■ Information supplied
════

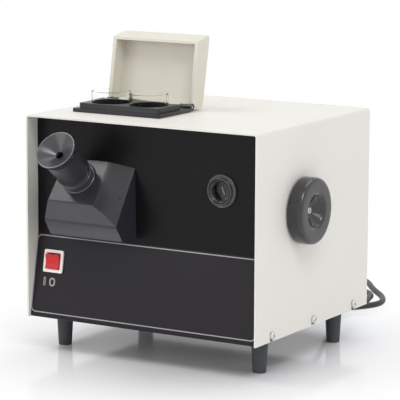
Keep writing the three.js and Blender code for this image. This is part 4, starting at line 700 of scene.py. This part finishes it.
def wheelTree():  # a disc and its hub, pierced by two drills at each station and by the bore
    tree, start, spots = stationTree("pierceWheel", wheelSizes)
    depths = {}
    for name, size, factor in (("sunk", "thick", -0.5), ("hubSunk", "hubLength", -0.5),
                               ("seat", "seatDepth", 2.0), ("hole", "thick", 4.0), ("bore", "hubLength", 4.0)):
        depths[name] = addNode(tree, "ShaderNodeMath", {1: factor}, {0: (start, size)}, operation="MULTIPLY")
    rods = {}
    for name, depth, sides in (("radius", (start, "thick"), 180), ("hub", (start, "hubLength"), 64),
                               ("seat", depths["seat"], 40), ("hole", depths["hole"], 40),
                               ("bore", depths["bore"], 48)):
        rods[name] = addNode(tree, "GeometryNodeMeshCylinder", {"Vertices": sides},
                             {"Radius": (start, name), "Depth": depth})
    hubMiddle = addNode(tree, "ShaderNodeMath", links={0: depths["hubSunk"], 1: (start, "thick")},
                        operation="SUBTRACT")
    solids, drills = [], []
    for rod, height in ((rods["radius"], depths["sunk"]), (rods["hub"], hubMiddle)):
        spot = addNode(tree, "ShaderNodeCombineXYZ", links={"Z": height})
        solids.append(addNode(tree, "GeometryNodeTransform", links={"Geometry": rod, "Translation": spot}))
    blank = addNode(tree, "GeometryNodeMeshBoolean", links={"Mesh 2": solids}, operation="UNION")
    for name in ("seat", "hole"):
        copies = addNode(tree, "GeometryNodeInstanceOnPoints", links={"Points": spots, "Instance": rods[name]})
        drills.append(addNode(tree, "GeometryNodeRealizeInstances", links={"Geometry": copies}))
    pierced = addNode(tree, "GeometryNodeMeshBoolean",
                      links={"Mesh 1": blank, "Mesh 2": drills + [rods["bore"]]}, operation="DIFFERENCE")
    return closeTree(tree, pierced, start)


def glassTree():  # a glass in every place but the last, each marked with its share of the scale
    tree, start, spots = stationTree("setGlasses", glassSizes)
    index = addNode(tree, "GeometryNodeInputIndex")
    last = addNode(tree, "ShaderNodeMath", {1: 1.0}, {0: (start, "stations")}, operation="SUBTRACT")
    share = addNode(tree, "ShaderNodeMath", links={0: index, 1: last}, operation="DIVIDE")
    filled = addNode(tree, "ShaderNodeMath", links={0: index, 1: last}, operation="LESS_THAN")
    marked = addNode(tree, "GeometryNodeStoreNamedAttribute", {"Name": "shade"},
                     {"Geometry": spots, "Value": share}, data_type="FLOAT", domain="POINT")
    glass = addNode(tree, "GeometryNodeMeshCylinder", {"Vertices": 40},
                    {"Radius": (start, "glass"), "Depth": (start, "glassThick")})
    sunk = addNode(tree, "ShaderNodeMath", {1: -wheel["glassSunk"]}, {0: (start, "glassThick")},
                   operation="MULTIPLY")
    spot = addNode(tree, "ShaderNodeCombineXYZ", links={"Z": sunk})
    lowered = addNode(tree, "GeometryNodeTransform", links={"Geometry": glass, "Translation": spot})
    copies = addNode(tree, "GeometryNodeInstanceOnPoints",
                     links={"Points": marked, "Selection": filled, "Instance": lowered})
    return closeTree(tree, copies, start)


# Colour standards in dyed glass, from pale straw through amber to a red that is almost black
standards = ("#F7F1C8", "#F2DE86", "#E6BC3E", "#D58A1E", "#B85412", "#8A2410", "#4A0D0A", "#250606")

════

■ Problem statement
Reproduce the entire listing word for word.

■ Answer for this exercise
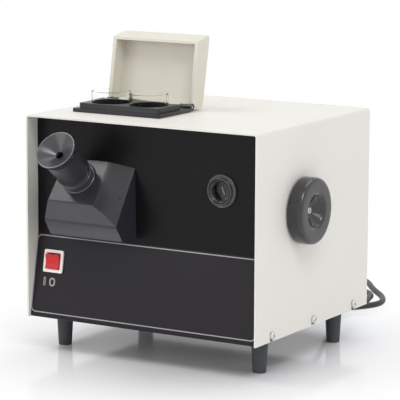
Keep writing the three.js and Blender code for this image. This is part 4, starting at line 700 of scene.py. This part finishes it.
def wheelTree():  # a disc and its hub, pierced by two drills at each station and by the bore
    tree, start, spots = stationTree("pierceWheel", wheelSizes)
    depths = {}
    for name, size, factor in (("sunk", "thick", -0.5), ("hubSunk", "hubLength", -0.5),
                               ("seat", "seatDepth", 2.0), ("hole", "thick", 4.0), ("bore", "hubLength", 4.0)):
        depths[name] = addNode(tree, "ShaderNodeMath", {1: factor}, {0: (start, size)}, operation="MULTIPLY")
    rods = {}
    for name, depth, sides in (("radius", (start, "thick"), 180), ("hub", (start, "hubLength"), 64),
                               ("seat", depths["seat"], 40), ("hole", depths["hole"], 40),
                               ("bore", depths["bore"], 48)):
        rods[name] = addNode(tree, "GeometryNodeMeshCylinder", {"Vertices": sides},
                             {"Radius": (start, name), "Depth": depth})
    hubMiddle = addNode(tree, "ShaderNodeMath", links={0: depths["hubSunk"], 1: (start, "thick")},
                        operation="SUBTRACT")
    solids, drills = [], []
    for rod, height in ((rods["radius"], depths["sunk"]), (rods["hub"], hubMiddle)):
        spot = addNode(tree, "ShaderNodeCombineXYZ", links={"Z": height})
        solids.append(addNode(tree, "GeometryNodeTransform", links={"Geometry": rod, "Translation": spot}))
    blank = addNode(tree, "GeometryNodeMeshBoolean", links={"Mesh 2": solids}, operation="UNION")
    for name in ("seat", "hole"):
        copies = addNode(tree, "GeometryNodeInstanceOnPoints", links={"Points": spots, "Instance": rods[name]})
        drills.append(addNode(tree, "GeometryNodeRealizeInstances", links={"Geometry": copies}))
    pierced = addNode(tree, "GeometryNodeMeshBoolean",
                      links={"Mesh 1": blank, "Mesh 2": drills + [rods["bore"]]}, operation="DIFFERENCE")
    return closeTree(tree, pierced, start)


def glassTree():  # a glass in every place but the last, each marked with its share of the scale
    tree, start, spots = stationTree("setGlasses", glassSizes)
    index = addNode(tree, "GeometryNodeInputIndex")
    last = addNode(tree, "ShaderNodeMath", {1: 1.0}, {0: (start, "stations")}, operation="SUBTRACT")
    share = addNode(tree, "ShaderNodeMath", links={0: index, 1: last}, operation="DIVIDE")
    filled = addNode(tree, "ShaderNodeMath", links={0: index, 1: last}, operation="LESS_THAN")
    marked = addNode(tree, "GeometryNodeStoreNamedAttribute", {"Name": "shade"},
                     {"Geometry": spots, "Value": share}, data_type="FLOAT", domain="POINT")
    glass = addNode(tree, "GeometryNodeMeshCylinder", {"Vertices": 40},
                    {"Radius": (start, "glass"), "Depth": (start, "glassThick")})
    sunk = addNode(tree, "ShaderNodeMath", {1: -wheel["glassSunk"]}, {0: (start, "glassThick")},
                   operation="MULTIPLY")
    spot = addNode(tree, "ShaderNodeCombineXYZ", links={"Z": sunk})
    lowered = addNode(tree, "GeometryNodeTransform", links={"Geometry": glass, "Translation": spot})
    copies = addNode(tree, "GeometryNodeInstanceOnPoints",
                     links={"Points": marked, "Selection": filled, "Instance": lowered})
    return closeTree(tree, copies, start)


# Colour standards in dyed glass, from pale straw through amber to a red that is almost black
standards = ("#F7F1C8", "#F2DE86", "#E6BC3E", "#D58A1E", "#B85412", "#8A2410", "#4A0D0A", "#250606")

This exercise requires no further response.